Reproduce the complete listing without any deviation.

== Source excerpt ==
::::

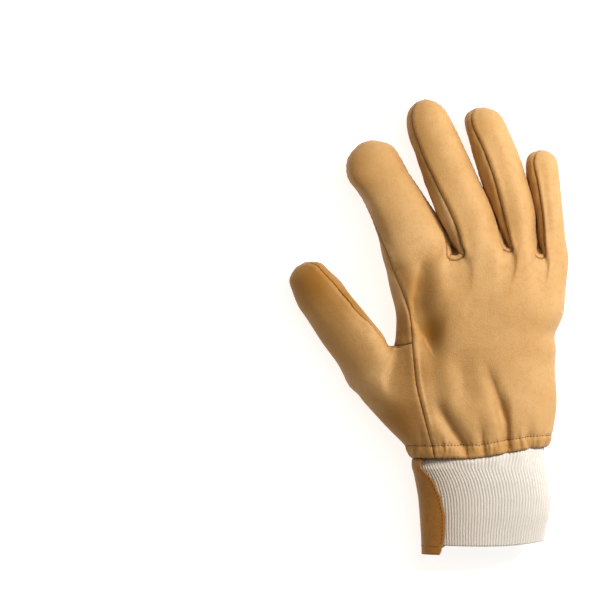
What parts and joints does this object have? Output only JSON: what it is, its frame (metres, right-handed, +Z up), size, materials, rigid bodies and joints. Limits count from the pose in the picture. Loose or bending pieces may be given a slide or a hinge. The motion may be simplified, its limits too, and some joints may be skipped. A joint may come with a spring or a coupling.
{
  "type": "lined leather glove",
  "caption": "Lined leather work glove for the right hand, palm down, with a set-in thumb, a leather wrist guard and a ribbed knit cuff.",
  "frame": {"origin": "middle of the glove's outline in plan, on the surface that it lies on", "axes": "+Y towards the finger tips, +X towards the little finger, +Z up from the palm side to the back of the hand"},
  "size_m": [0.1698, 0.2776, 0.0522],
  "materials": {
    "leather": "soft grain leather, light tan",
    "guard_leather": "soft grain leather, light tan, seen in shade",
    "knit": "off-white one-by-one ribbed knit",
    "lining": "brushed fleece, off-white"
  },
  "bodies": {
    "root": {"back_panel": "leather", "palm_panel": "leather", "finger_front_middle": "leather", "finger_front_ring": "leather", "fourchette_index_middle": "leather", "fourchette_middle_ring": "leather", "fourchette_ring_little": "leather", "thumb_back": "leather", "thumb_front": "leather", "wrist_guard": "guard_leather", "knit_cuff": "knit", "lining_edge": "lining"}
  },
  "joints": []
}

::::

== Answer below ==
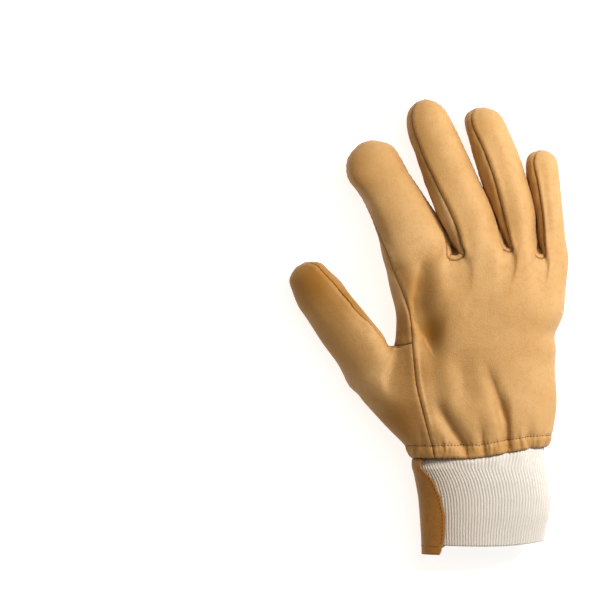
What parts and joints does this object have? Output only JSON: what it is, its frame (metres, right-handed, +Z up), size, materials, rigid bodies and joints. Limits count from the pose in the picture. Loose or bending pieces may be given a slide or a hinge. The motion may be simplified, its limits too, and some joints may be skipped. A joint may come with a spring or a coupling.
{
  "type": "lined leather glove",
  "caption": "Lined leather work glove for the right hand, palm down, with a set-in thumb, a leather wrist guard and a ribbed knit cuff.",
  "frame": {"origin": "middle of the glove's outline in plan, on the surface that it lies on", "axes": "+Y towards the finger tips, +X towards the little finger, +Z up from the palm side to the back of the hand"},
  "size_m": [0.1698, 0.2776, 0.0522],
  "materials": {
    "leather": "soft grain leather, light tan",
    "guard_leather": "soft grain leather, light tan, seen in shade",
    "knit": "off-white one-by-one ribbed knit",
    "lining": "brushed fleece, off-white"
  },
  "bodies": {
    "root": {"back_panel": "leather", "palm_panel": "leather", "finger_front_middle": "leather", "finger_front_ring": "leather", "fourchette_index_middle": "leather", "fourchette_middle_ring": "leather", "fourchette_ring_little": "leather", "thumb_back": "leather", "thumb_front": "leather", "wrist_guard": "guard_leather", "knit_cuff": "knit", "lining_edge": "lining"}
  },
  "joints": []
}